At the National University of Singapore (NUS), he was also involved in two major research projects. One was Singapore’s first landfill at Semakau research survey (2008-2012) on the biodiversity of the mangroves and intertidal zone. The work was spearheaded by the then Raffles Museum of Biodiversity Research (RMBR) of NUS. Prof. Leo also played an instrumental role in the green development of the Semakau landfill as a co-consultant for its mangrove regeneration programme. He was also involved in a comprehensive marine biodiversity survey of Singapore’s coastal environment from 2010 to 2015. More than a 100 new/ unrecorded species were found. The latter project was conducted in collaboration with the National Parks Board (NParks).
Between 2008 and 2011, Prof. Leo was the Chair of the Editorial Advisory Board for the seminal publication by NUS on “Singapore Biodiversity – An Encyclopaedia of the Natural Environment and Sustainable Development”. He also championed the restoration of the 160-year old RMBR into a new museum renamed as the Lee Kong Chian Natural History Museum in 2015. Prof Leo was instrumental in raising SGD 56 million within a short period of about 6 months for the museum.

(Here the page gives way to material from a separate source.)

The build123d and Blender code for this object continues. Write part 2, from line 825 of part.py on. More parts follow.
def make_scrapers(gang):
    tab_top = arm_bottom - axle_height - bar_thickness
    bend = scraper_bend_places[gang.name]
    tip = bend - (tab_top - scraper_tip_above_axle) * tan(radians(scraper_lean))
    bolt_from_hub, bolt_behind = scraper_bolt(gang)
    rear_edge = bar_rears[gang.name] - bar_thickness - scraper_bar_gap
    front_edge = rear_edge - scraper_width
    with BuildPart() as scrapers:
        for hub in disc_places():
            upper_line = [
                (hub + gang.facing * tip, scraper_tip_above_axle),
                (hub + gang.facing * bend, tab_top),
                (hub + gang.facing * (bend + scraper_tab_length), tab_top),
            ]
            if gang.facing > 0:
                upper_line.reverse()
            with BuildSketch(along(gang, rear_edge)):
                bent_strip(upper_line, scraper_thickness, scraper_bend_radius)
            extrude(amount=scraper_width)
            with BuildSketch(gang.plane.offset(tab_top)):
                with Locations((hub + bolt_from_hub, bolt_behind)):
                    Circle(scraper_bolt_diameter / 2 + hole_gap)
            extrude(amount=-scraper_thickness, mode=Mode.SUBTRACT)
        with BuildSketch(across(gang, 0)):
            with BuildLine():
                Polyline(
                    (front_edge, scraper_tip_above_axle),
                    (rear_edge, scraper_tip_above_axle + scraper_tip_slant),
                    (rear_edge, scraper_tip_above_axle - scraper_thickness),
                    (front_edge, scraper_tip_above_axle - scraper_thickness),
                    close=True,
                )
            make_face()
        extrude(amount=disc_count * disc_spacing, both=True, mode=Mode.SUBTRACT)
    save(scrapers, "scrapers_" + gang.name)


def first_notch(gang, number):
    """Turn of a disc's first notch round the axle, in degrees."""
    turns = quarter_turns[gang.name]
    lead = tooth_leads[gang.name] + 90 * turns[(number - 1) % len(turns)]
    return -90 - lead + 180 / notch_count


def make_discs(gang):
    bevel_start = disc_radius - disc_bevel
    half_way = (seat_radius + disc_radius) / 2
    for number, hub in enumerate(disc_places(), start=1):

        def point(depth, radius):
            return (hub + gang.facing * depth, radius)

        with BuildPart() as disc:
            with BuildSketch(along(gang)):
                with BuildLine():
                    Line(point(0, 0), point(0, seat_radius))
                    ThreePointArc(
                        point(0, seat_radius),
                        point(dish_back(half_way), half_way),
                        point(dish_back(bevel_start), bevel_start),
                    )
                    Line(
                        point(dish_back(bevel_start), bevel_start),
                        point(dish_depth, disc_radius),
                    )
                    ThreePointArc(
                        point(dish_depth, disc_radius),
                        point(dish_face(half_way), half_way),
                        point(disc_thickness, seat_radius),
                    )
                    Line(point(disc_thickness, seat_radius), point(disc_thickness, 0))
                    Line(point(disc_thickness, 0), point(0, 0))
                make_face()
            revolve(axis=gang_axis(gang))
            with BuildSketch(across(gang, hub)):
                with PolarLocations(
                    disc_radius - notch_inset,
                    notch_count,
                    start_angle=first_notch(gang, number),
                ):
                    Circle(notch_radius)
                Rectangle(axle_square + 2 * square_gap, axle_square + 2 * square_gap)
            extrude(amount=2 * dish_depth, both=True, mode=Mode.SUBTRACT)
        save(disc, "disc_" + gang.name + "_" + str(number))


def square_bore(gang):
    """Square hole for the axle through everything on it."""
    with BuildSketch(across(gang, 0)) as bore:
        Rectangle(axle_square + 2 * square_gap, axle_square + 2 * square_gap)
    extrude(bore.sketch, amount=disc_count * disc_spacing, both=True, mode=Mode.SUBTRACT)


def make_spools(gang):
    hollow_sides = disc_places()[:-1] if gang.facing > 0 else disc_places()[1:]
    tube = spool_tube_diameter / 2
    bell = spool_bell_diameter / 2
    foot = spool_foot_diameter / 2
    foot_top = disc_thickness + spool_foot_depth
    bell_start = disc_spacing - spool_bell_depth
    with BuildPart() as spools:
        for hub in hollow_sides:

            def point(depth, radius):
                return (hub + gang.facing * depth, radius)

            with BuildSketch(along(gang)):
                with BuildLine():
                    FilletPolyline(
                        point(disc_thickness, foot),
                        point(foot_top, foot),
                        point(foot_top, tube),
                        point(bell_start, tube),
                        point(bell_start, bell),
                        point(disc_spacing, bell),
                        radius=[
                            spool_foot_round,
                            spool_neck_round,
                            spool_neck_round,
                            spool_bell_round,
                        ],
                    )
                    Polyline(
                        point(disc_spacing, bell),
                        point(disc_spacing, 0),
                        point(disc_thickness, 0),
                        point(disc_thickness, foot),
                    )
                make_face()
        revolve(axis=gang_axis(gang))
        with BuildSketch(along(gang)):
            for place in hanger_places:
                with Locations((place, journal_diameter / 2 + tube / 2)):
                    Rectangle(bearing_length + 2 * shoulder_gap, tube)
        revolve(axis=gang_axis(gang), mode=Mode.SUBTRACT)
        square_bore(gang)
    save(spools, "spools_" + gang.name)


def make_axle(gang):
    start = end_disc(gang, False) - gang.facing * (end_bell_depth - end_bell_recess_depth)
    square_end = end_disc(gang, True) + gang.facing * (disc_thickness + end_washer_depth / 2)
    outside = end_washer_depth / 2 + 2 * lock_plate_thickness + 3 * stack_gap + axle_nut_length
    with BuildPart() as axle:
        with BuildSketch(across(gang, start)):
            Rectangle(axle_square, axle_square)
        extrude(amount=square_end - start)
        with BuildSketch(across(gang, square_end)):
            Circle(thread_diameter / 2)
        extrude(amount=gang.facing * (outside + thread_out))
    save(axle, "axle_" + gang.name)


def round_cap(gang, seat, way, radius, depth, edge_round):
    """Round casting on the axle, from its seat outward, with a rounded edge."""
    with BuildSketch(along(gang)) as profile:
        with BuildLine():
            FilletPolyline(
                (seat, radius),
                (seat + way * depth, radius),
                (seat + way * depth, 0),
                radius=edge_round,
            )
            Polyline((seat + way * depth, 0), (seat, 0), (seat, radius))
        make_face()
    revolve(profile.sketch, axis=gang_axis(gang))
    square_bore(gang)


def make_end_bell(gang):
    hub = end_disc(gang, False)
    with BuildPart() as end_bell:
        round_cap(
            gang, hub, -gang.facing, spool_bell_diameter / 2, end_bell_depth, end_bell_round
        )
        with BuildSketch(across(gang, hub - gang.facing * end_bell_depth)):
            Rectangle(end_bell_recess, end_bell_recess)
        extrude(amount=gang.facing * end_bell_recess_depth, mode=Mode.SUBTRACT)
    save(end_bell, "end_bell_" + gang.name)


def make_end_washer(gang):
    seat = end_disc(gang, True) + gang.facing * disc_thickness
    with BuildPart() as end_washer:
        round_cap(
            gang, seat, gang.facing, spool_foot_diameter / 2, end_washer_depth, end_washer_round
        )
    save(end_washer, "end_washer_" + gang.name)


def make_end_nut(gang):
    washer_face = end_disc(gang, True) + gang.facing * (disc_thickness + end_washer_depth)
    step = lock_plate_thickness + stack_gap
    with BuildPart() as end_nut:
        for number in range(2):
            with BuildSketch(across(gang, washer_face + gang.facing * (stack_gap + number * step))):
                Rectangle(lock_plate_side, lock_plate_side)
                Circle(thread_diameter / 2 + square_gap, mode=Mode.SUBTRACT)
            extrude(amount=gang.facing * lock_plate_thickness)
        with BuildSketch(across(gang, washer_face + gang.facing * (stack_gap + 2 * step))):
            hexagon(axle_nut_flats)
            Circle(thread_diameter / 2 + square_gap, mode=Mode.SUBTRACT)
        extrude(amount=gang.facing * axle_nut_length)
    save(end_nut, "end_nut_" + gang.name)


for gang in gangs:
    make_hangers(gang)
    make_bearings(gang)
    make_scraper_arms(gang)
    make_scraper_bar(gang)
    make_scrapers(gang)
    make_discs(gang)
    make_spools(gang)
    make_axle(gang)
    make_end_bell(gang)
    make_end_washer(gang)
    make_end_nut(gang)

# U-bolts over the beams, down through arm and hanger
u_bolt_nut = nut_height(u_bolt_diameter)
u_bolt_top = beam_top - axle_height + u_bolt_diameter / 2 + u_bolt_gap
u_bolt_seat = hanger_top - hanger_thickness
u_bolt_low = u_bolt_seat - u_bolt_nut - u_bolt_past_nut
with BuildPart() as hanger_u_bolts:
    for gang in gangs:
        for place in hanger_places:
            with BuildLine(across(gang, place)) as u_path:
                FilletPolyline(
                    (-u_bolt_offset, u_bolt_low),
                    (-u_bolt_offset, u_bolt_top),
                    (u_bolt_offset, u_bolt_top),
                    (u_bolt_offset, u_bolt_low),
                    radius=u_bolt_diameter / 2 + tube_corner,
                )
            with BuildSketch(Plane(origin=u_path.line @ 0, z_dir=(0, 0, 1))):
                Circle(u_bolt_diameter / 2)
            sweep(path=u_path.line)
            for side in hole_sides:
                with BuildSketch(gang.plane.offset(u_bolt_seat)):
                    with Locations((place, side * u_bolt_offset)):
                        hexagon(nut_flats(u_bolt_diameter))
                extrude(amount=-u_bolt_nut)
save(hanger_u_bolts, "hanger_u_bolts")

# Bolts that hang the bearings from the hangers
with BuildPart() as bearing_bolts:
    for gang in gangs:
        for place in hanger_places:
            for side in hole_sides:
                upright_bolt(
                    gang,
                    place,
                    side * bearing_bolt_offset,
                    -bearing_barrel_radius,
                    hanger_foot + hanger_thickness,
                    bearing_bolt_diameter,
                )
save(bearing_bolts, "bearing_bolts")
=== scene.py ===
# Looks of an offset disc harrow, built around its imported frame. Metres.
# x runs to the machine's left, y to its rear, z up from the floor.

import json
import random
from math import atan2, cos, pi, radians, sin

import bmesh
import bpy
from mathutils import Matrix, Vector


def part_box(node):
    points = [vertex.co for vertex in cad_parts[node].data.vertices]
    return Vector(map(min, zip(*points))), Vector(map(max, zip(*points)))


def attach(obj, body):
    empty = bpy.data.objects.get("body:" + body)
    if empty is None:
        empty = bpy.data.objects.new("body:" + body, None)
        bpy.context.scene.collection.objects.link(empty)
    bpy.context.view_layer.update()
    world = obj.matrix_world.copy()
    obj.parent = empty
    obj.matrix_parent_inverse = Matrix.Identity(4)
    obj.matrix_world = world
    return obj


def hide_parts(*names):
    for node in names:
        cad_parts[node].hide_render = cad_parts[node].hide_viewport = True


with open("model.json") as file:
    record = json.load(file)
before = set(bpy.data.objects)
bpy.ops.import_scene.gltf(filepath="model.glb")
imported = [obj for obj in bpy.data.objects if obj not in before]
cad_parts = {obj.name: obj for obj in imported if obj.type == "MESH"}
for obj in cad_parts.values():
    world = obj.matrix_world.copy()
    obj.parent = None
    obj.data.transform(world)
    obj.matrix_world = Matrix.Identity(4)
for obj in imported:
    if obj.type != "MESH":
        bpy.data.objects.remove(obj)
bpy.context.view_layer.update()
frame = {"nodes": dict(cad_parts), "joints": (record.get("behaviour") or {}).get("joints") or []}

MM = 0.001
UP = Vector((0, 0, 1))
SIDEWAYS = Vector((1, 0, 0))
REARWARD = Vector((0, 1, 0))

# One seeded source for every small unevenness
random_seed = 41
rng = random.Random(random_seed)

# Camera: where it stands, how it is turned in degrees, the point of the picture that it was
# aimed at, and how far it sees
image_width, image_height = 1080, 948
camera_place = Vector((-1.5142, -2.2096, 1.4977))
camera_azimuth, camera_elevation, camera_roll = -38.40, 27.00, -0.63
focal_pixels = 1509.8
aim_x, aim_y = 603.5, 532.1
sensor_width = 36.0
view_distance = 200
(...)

Prof. Leo has mentored many students during his career, one of his distinguished student is Professor Peter Ng who is a renowned expert on the classification, conservation and ecology of freshwater crabs, and is currently the head of the Lee Kong Chian Natural History Museum.
“His primary impact has been his achievements in transforming teacher education in general and science education, at both the school and tertiary levels, and in nurturing engagement in science among the public. The depth and breadth of his contribution is not limited to transforming what students learn and the way they learn, it has also impacted ordinary Singaporeans by improving their living environments, biodiversity, and by securing a sustainable future for our City in a Garden,” said Prof. Ng.
For Dr. Shawn Lum, president of Nature Society (Singapore), Prof. Leo’s entire career has been about enabling and empowering others. “Professor Tan volunteers his time for the cause of biodiversity conservation and youth empowerment, and has done so for decades. His love for and deep knowledge of nature invokes wonder in everyone he speaks to. His influence is beyond what Professor Tan can imagine, and I know this because I was greatly influenced by him without him ever realizing it,” he said.
While Prof. Leo was the Chairman of the National Parks Board from 1997 to 2008, he championed the iconic development of Gardens by the Bay, a national garden and premier horticultural attraction.
Prof. Leo continues to serve the National Parks Board as Chairman of the Singapore Garden City Fund, a fund that is set up to realize Singapore’s vision of a City in a Garden which includes supporting projects on urban biodiversity.
Prof. Leo received the 2007 President’s Award for Environment, the “highest accolade for individuals, educational institutions and organizations that have made outstanding contributions towards environmental and water resource sustainability in Singapore”.